Situated between Southeast Asia and the Indian subcontinent, and between the Indian Ocean and China’s landlocked southwest, Myanmar is often seen as a key piece in the Belt and Road Initiative puzzle. Many also see Myanmar as a safer route to the Indian Ocean for China than it’s other best option, Pakistan.

Earlier this year, Myanmar signed a memorandum of understanding with China to collaborate on the Economic Corridor project. The corridor would start out in China’s Yunnan Province and pass through Mandalay in central Myanmar, from where one branch would head south to Yangon and another west to the Kyaukphyu Special Economic Zone in Rakhine State.

Anti-China sentiment in Myanmar had hardened over six decades of rule by a military junta that counted Beijing among its few international allies and turned to China for much of the hardware it used to suppress dissent, grab people’s land and exploit the country’s natural resources.

Protesters march in Yangon in December 2012 against the government’s crackdown on a sit-in at a Chinese-run copper mine in Sagaing Region. / The Irrawaddy

That sentiment started to find a voice in 2011, when a new quasi-civilian government began a democratic reform process that freed up some space for a civil society.

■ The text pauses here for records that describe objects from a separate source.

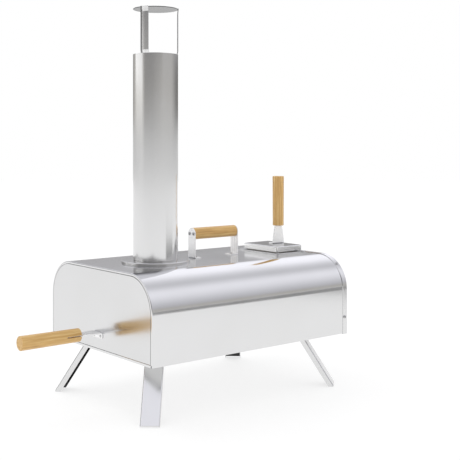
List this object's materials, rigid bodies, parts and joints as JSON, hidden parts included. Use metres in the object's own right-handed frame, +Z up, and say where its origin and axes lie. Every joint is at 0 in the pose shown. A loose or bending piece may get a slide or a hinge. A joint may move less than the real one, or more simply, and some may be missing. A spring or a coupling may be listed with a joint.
{
  "type": "wood fired pizza oven",
  "caption": "Portable wood pellet pizza oven: round-shouldered steel body on folding legs, tall capped chimney, rear hopper with lid, pull-off door and wooden grips.",
  "frame": {"origin": "on the ground, under the middle of the whole length from the door grip's tip to the burner pull, on the body's centre plane", "axes": "+X across the body, +Y from the door to the hopper end, +Z up the chimney"},
  "size_m": [0.4072, 0.7494, 0.8555],
  "materials": {
    "polished_steel": "finely polished",
    "brushed_steel": "brushed",
    "liner_steel": "heat dulled",
    "fasteners": "satin",
    "wood": "light clear-oiled hardwood",
    "stone": "matt cordierite",
    "insulation": "ceramic fibre blanket"
  },
  "bodies": {
    "oven_body": {"outer_shell": "polished_steel", "bottom_pan": "brushed_steel", "front_frame": "polished_steel", "rear_cap": "polished_steel", "rear_cap_screws": "fasteners", "inner_liner": "liner_steel", "roof_insulation": "insulation", "floor_insulation": "insulation", "rear_insulation": "insulation", "pizza_stone": "stone", "stone_rail_left": "liner_steel", "stone_rail_right": "liner_steel", "heat_deflector": "liner_steel", "chimney_flange": "polished_steel", "chimney_collar": "liner_steel", "carry_bracket_front": "brushed_steel", "carry_bracket_rear": "brushed_steel", "carry_grip": "wood", "carry_screws": "fasteners", "hopper_flange": "polished_steel", "hopper_chute": "liner_steel", "hopper_screws": "fasteners", "leg_bracket_front_right": "brushed_steel", "leg_bracket_front_left": "brushed_steel", "leg_bracket_rear_right": "brushed_steel", "leg_bracket_rear_left": "brushed_steel", "leg_pins": "fasteners", "bracket_screws": "fasteners"},
    "door": {"door_plate": "polished_steel", "door_pan": "liner_steel", "door_insulation": "insulation", "door_tang": "brushed_steel", "door_grip": "wood", "door_rivets": "fasteners"},
    "chimney": {"chimney_pipe": "polished_steel", "chimney_cap": "polished_steel", "cap_strap_front": "brushed_steel", "cap_strap_right": "brushed_steel", "cap_strap_left": "brushed_steel"},
    "lid": {"hopper_lid": "polished_steel", "lid_tang": "brushed_steel", "lid_grip": "wood", "lid_rivets": "fasteners"},
    "burner": {"burner_tray": "liner_steel", "burner_grate": "liner_steel", "burner_front": "brushed_steel", "burner_pull": "brushed_steel"},
    "leg_front_right_body": {"leg_front_right": "brushed_steel"},
    "leg_front_left_body": {"leg_front_left": "brushed_steel"},
    "leg_rear_right_body": {"leg_rear_right": "brushed_steel"},
    "leg_rear_left_body": {"leg_rear_left": "brushed_steel"}
  },
  "joints": [
    {"name": "door_pull", "type": "slide", "parent": "oven_body", "child": "door", "axis": [0, -1, 0], "range_m": [0, 0.12]},
    {"name": "chimney_lift", "type": "slide", "parent": "oven_body", "child": "chimney", "axis": [0, 0, 1], "range_m": [0, 0.06]},
    {"name": "lid_lift", "type": "slide", "parent": "oven_body", "child": "lid", "axis": [0, 0, 1], "range_m": [0, 0.05]},
    {"name": "burner_drawer", "type": "slide", "parent": "oven_body", "child": "burner", "axis": [0, 1, 0], "range_m": [0, 0.09]},
    {"name": "leg_front_right_fold", "type": "hinge", "parent": "oven_body", "child": "leg_front_right_body", "pos_m": [0.12323, -0.13413, 0.1193], "axis": [0.6691, 0.7431, 0], "range_deg": [0, 120]},
    {"name": "leg_front_left_fold", "type": "hinge", "parent": "oven_body", "child": "leg_front_left_body", "pos_m": [-0.12323, -0.13413, 0.1193], "axis": [0.6691, -0.7431, 0], "range_deg": [0, 120]},
    {"name": "leg_rear_right_fold", "type": "hinge", "parent": "oven_body", "child": "leg_rear_right_body", "pos_m": [0.12323, 0.27113, 0.1193], "axis": [-0.6691, 0.7431, 0], "range_deg": [0, 120]},
    {"name": "leg_rear_left_fold", "type": "hinge", "parent": "oven_body", "child": "leg_rear_left_body", "pos_m": [-0.12323, 0.27113, 0.1193], "axis": [-0.6691, -0.7431, 0], "range_deg": [0, 120]}
  ]
}
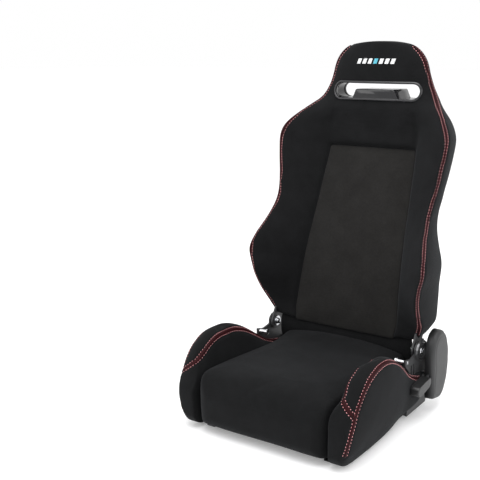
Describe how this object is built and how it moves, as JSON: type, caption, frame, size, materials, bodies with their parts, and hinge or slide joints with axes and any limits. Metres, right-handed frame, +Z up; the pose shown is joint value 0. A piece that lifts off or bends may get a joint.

Myanmar soon became a more difficult place for Chinese firms — which regularly failed to engage with local communities — to do business.

Under pressure from widespread public opposition, Myanmar suspended the $3.6 billion Myitsone dam project in 2011. Located below the confluence of the May Kha and Mali Kha rivers, the main tributaries of Myanmar’s most important waterway, the Irrawaddy, the dam would submerge important historic and cultural sites and was projected to cause irreversible damage to the country’s river system and to downstream farming communities.

The Letpadaung copper mine has become another flashpoint of public resentment of China. Operated by China’s Wanbao Mining company, the site has been the scene of alleged forced evictions, land grabs and violently suppressed protests.

The conflict gained national prominence in 2012 when police attempted to disperse protesting villagers and monks with smoke bombs, burning several people in the process and sparking a wave of public outrage. The project remains controversial as displaced locals continue to demand their land back.

Another Chinese-backed project, under the Belt and Road Initiative, is the Sino-Myanmar oil and gas pipeline, which lets the world’s second-largest oil consumer bypass the busy Malacca Strait for its supplies.

Contracted during military rule and started in 2015, it can move 22 million tons of crude across the country, from the Rakhine coast to China. The pipeline also forced families off their land and sparked protests over safety and environmental concerns.

Local residents’ houses are seen in front of the buildings of a Chinese oil pipeline project (pink roof) on Madae Island, Kyaukpyu Township, Rakhine State, on Oct. 7, 2015. / Reuters

The Kyaukphyu Special Economic Zone, an important port project for China’s regional ambitions, has of late raised debt concerns as well.

Under the shareholder agreement struck in 2015 with the administration of then-President Thein Sein, China received an 85 percent stake in the project and Myanmar the rest. Since taking power in 2016, the National League for Democracy (NLD) has been in negotiations with China to raise its share. Public opinion in Myanmar is wary of the added debt the project will require the country to take on.

“The Belt and Road Initiative is not some kind of massive aid project to developing nations. Most of it consist of loans, which many of those countries cannot afford to pay back,” said Bertil Lintner, a longtime Myanmar observer.

“China would then offer a debt-for-equity swap whereby China assumes control of important infrastructural projects in other countries. The Hambantota port project in Sri Lanka is a typical example of this, and Kyaukphyu may be next,” he said.

The International Growth Center study said Chinese companies should consider a public engagement approach when investing in natural resource projects that might have strategic components and may trigger opposition. It singled out some parts of the country with large ethnic minority populations, such as Kachin and Rakhine states, that are abundant in natural resources but engaged in long-running conflicts with the central government.

“The China-Myanmar Economic Corridor project exists in the conflict areas, in Shan and Kachin state. China needs to consider that the project might provoke more conflict in the ethnic areas,” said Khin Khin Kyaw Kyee, a lead researcher at the Institute for Strategy and Policy-Myanmar.

“Usually the effects of development projects are more negative than positive in sensitive conflict areas,” she said.

Since the latest outbreak of violence in Rakhine State in August, some observers see Myanmar once again leaning toward China as Western governments and rights groups put pressure on the military over its alleged abuses. The International Growth Center’s policy brief warns that the shift could have economic consequences.

“Attracting FDI [foreign direct investment] remains a crucial strategy and urgent agenda for the NLD government to move the country towards a path of sustainable development and poverty alleviation,” it said.

It added that the memorandum the government signed with China over the economic corridor earlier this year suggests China will continue to play an important role in Myanmar in the near future.

Lintner said that could cause old resentments to return.

“I would not be surprised if China’s very aggressive foreign policy would cause anti-Chinese sentiment in Myanmar to rise again,” he said.